## PROBLEM DETAILS
Work out the number of lines with "this" in them. Reply with that number and no other words.

--- BEGIN MATERIAL PROVIDED ---

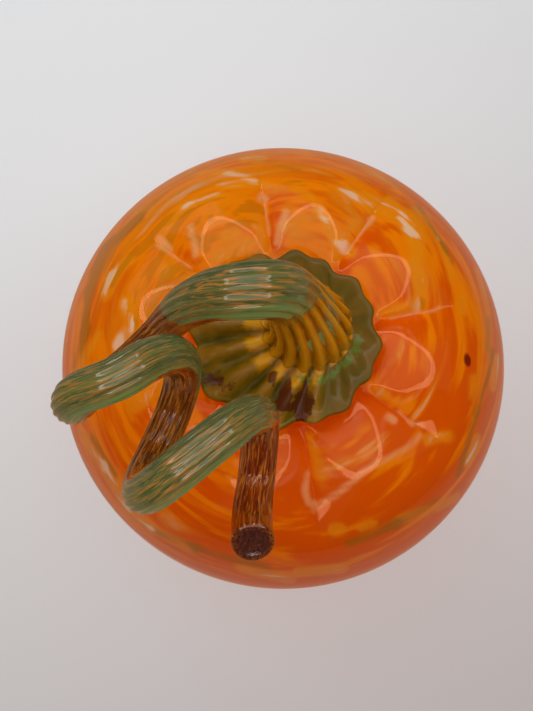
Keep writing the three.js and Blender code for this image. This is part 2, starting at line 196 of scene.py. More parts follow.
# Painted highlights and caustic glints in and between the creases, seen from above: first and last x and y in mm.
PAINTED_GLINTS = (
    (-7.9, 42.4, -7, 44.8), (-7, 44.8, -5, 42.7), (-5.8, 41.5, -4.1, 29.2), (0.8, 36.5, -1.5, 25.9),
    (-26.8, 32.7, -24.1, 24), (-37.2, 31.3, -33.3, 27.6), (-37.7, 28.4, -25.9, 20), (25.2, 36.9, 26.9, 37.1),
    (26.9, 37.1, 25.1, 34.3), (24.9, 35.1, 17.4, 24.3), (36, 7.7, 42.7, 8.3), (42.7, 8.3, 44.9, 9.6),
    (27.8, 5.5, 36, 7.7), (30.6, -19.8, 34.5, -24.2), (34.5, -24.2, 38, -23.9), (5.1, -36.1, 4.4, -41.3),
    (4.4, -41.3, 5.7, -45.5), (5.7, -45.5, 7.6, -45.3), (26.1, -21.3, 28.5, -22.9),
    (36.9, -27.5, 32.4, -30.7), (32.4, -30.7, 25.2, -33.4), (25.2, -33.4, 20.3, -35.9), (20.3, -35.9, 16.4, -39.9),
    (16.4, -39.9, 13.9, -42.5), (13.9, -42.5, 10.5, -45), (10.5, -45, 7.1, -47.4),
)


def length_setting(name, description, default):
    """A length that a user would change."""
    return bpy.props.FloatProperty(name=name, description=description, default=default, unit="LENGTH")


def colour_setting(name, description, default):
    """A colour that a user would change."""
    return bpy.props.FloatVectorProperty(name=name, description=description, default=default, subtype="COLOR", size=3)


class PumpkinSizes(bpy.types.PropertyGroup):
    """Lengths of the pumpkin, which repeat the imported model's."""

    body_diameter: length_setting("Body diameter", "Width of the blown body at its widest", 155 * MM)
    body_height: length_setting("Body height", "Height of the body's shoulder over the table", 108 * MM)
    dimple_depth: length_setting("Dimple depth", "How far the neck hole lies below the shoulder", 13 * MM)
    shoulder_radius: length_setting("Shoulder radius", "Radius of the body's highest circle", 38.5 * MM)
    wall: length_setting("Wall", "Thickness of the blown wall", 4 * MM)
    calyx_length: length_setting("Calyx length", "Longer width of the calyx", 52 * MM)
    calyx_width: length_setting("Calyx width", "Shorter width of the calyx", 49 * MM)
    neck_radius: length_setting("Stem neck radius", "Radius of the stem where it leaves its foot", 6.1 * MM)
    curl_rod_radius: length_setting("Curl rod radius", "Radius of the stem on its curl", 4.15 * MM)


class PumpkinColours(bpy.types.PropertyGroup):
    """Colours of the glass and of the paper under it."""

    casing: colour_setting("Clear casing", "Tint of the clear glass outside the colour", (0.99, 0.93, 0.74))
    # Painted rosy reflection at the rim, as a tint of the casing on the sides.
    blush: colour_setting("Painted rim reflection", "Rosy tint of the casing on the sides", (0.95, 0.70, 0.55))
    dense_orange: colour_setting("Dense orange", "Orange glass where it is thick", (0.79, 0.142, 0.0))
    light_orange: colour_setting("Light orange", "Orange glass where it is thin", (1.0, 0.34, 0.001))
    glow: colour_setting("Glow", "Light that comes through the orange glass", (0.88, 0.23, 0.001))
    amber: colour_setting("Amber", "Amber swirls in the orange", (0.93, 0.42, 0.012))
    cream: colour_setting("Cream", "Cream streaks in the orange", (0.99, 0.90, 0.68))
    brown_streak: colour_setting("Brown streak", "Thin dark streaks in the orange", (0.40, 0.175, 0.006))
    stem_green: colour_setting("Stem green", "Green skin on the outside of the stem's bends", (0.078, 0.100, 0.030))
    stem_amber: colour_setting("Stem amber", "Amber glass under the stem's green skin", (0.36, 0.095, 0.004))
    flange: colour_setting("Calyx flange", "Grey-brown edge of the calyx", (0.160, 0.085, 0.012))
    dark_red: colour_setting("Dark red", "Patches on the calyx and a fleck in the body", (0.070, 0.010, 0.004))
    floor: colour_setting("Floor", "Pale paper on the cool side", (0.945, 0.955, 0.97))
    # Painted shade on the paper, with a rosy glow from the glass, across one side of the view.
    floor_shaded: colour_setting("Shaded floor", "Pale paper on the warm side", (0.55, 0.485, 0.47))
    floor_glow: colour_setting("Floor glow", "Paper that the glass mirrors", (0.70, 0.41, 0.27))


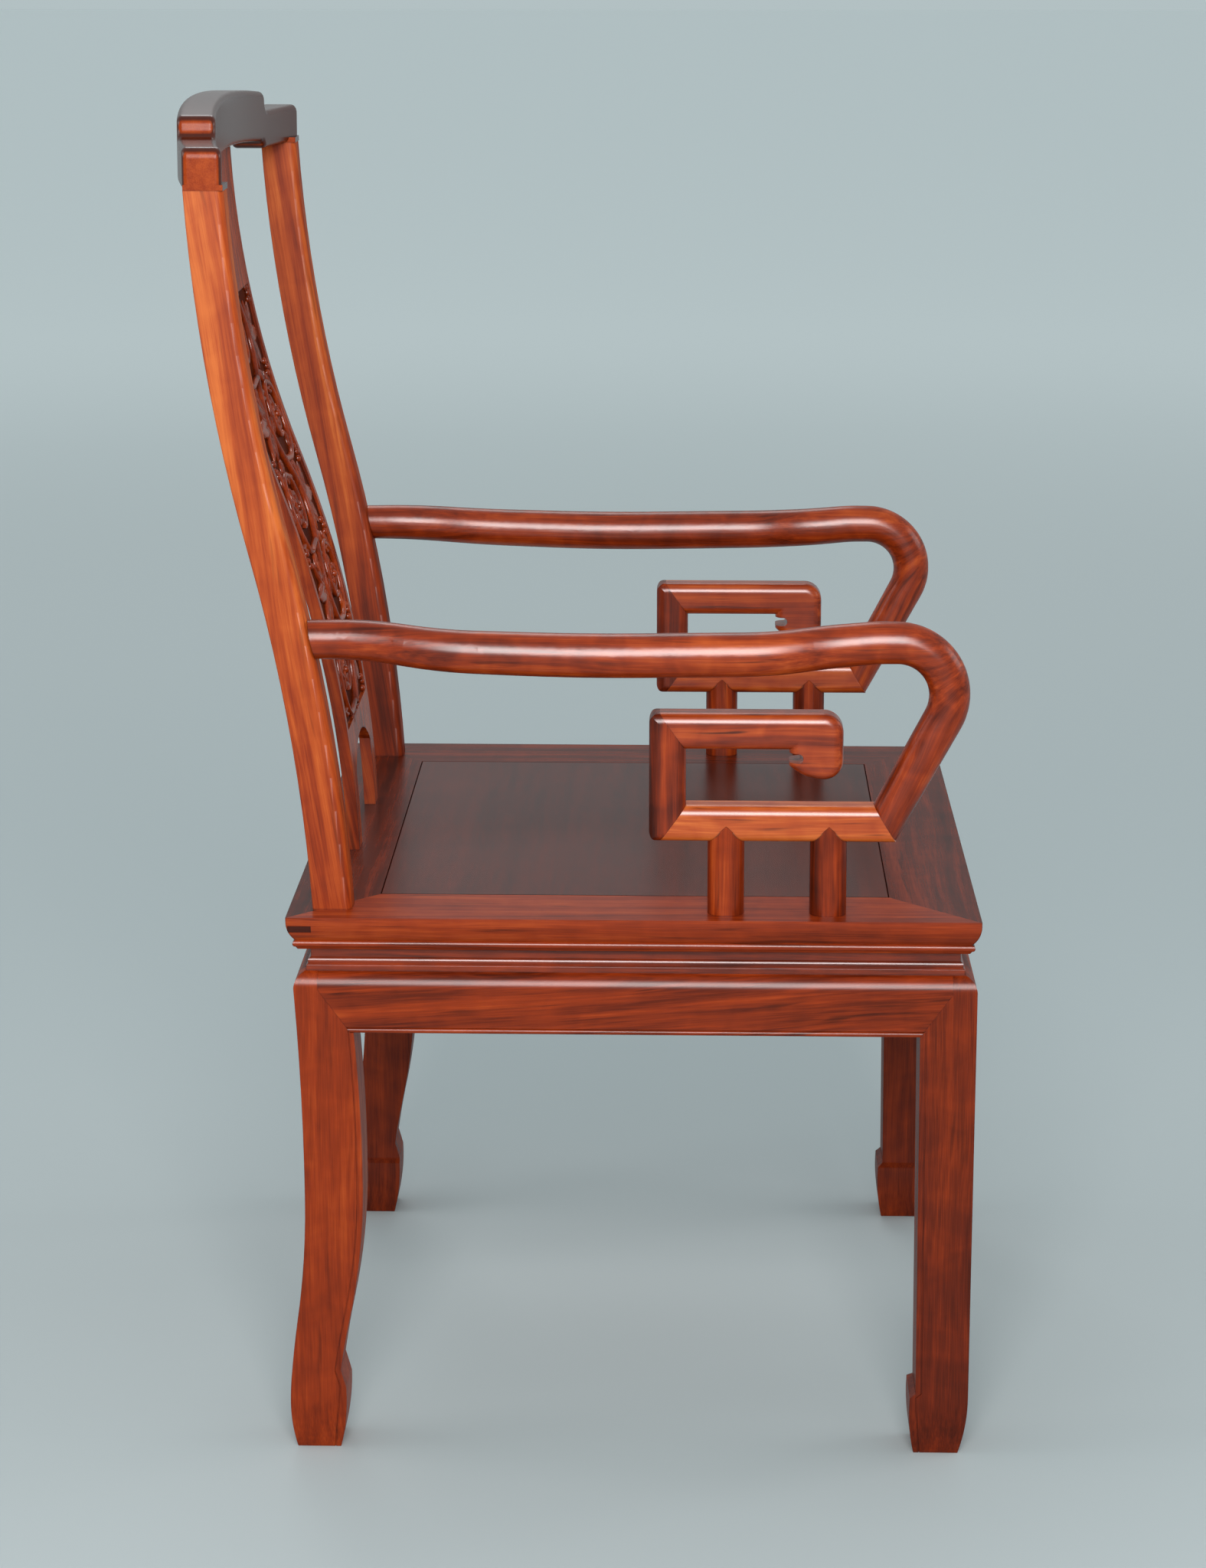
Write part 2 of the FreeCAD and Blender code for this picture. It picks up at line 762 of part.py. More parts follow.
def straight_inner_edge():
    """The inner edge of a straight leg, going down from the apron to the foot."""
    ledge = size["hoof_ledge"]
    return [
        (leg_inner, apron_bottom),
        (leg_foot_inner, ledge),
        (leg_foot_inner + size["hoof_bulge"], ledge - size["hoof_ledge_drop"]),
        (leg_foot_inner + size["foot_inner_draw"], Size(0, "0")),
    ]


def leg_groove(edge, inward, inner_edge):
    """The outline of the groove that leaves a bead along the inner edge of a leg."""
    sides = []
    for shift in (size["apron_bead"], size["apron_bead"] + size["apron_quirk"]):
        side = [(edge + (leg_inner - size["apron_bead"] / 2) * inward, apron_bottom + shift)]
        for number, corner in enumerate(inner_edge):
            height = apron_bottom + shift if number == 0 else corner[1]
            turn = (corner[2] * inward,) if len(corner) == 3 else ()
            side.append((edge + (corner[0] - shift) * inward, height) + turn)
        sides.append(side)
    return closed_board(*sides)


def leg_skin(edge, inward, outer_edge):
    """The outline of what lies outside a leg, and of the skin that the grooves are cut in."""
    found = []
    for corner in outer_edge:
        turn = (corner[2] * inward,) if len(corner) == 3 else ()
        found.append((edge + (corner[0] + size["apron_quirk"]) * inward, corner[1]) + turn)
    away = edge - size["overrun"] * inward
    return found + [(away, found[-1][1]), (away, found[0][1])]


def sway(start, lean, steps):
    """The corners of a smooth curve of arcs that goes down from a start. Each step is
    a drop and the lean, inwards in degrees, that the curve has reached below it."""
    depth, height = start
    corners = []
    for drop, next_lean in steps:
        radius = drop / (sine(next_lean) - sine(lean))
        corners.append((depth, height, radius))
        depth = depth + drop * tangent((lean + next_lean) / 2)
        height = height - drop
        lean = next_lean
    corners.append((depth, height))
    return corners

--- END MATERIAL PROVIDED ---

## SOLUTION BELOW
2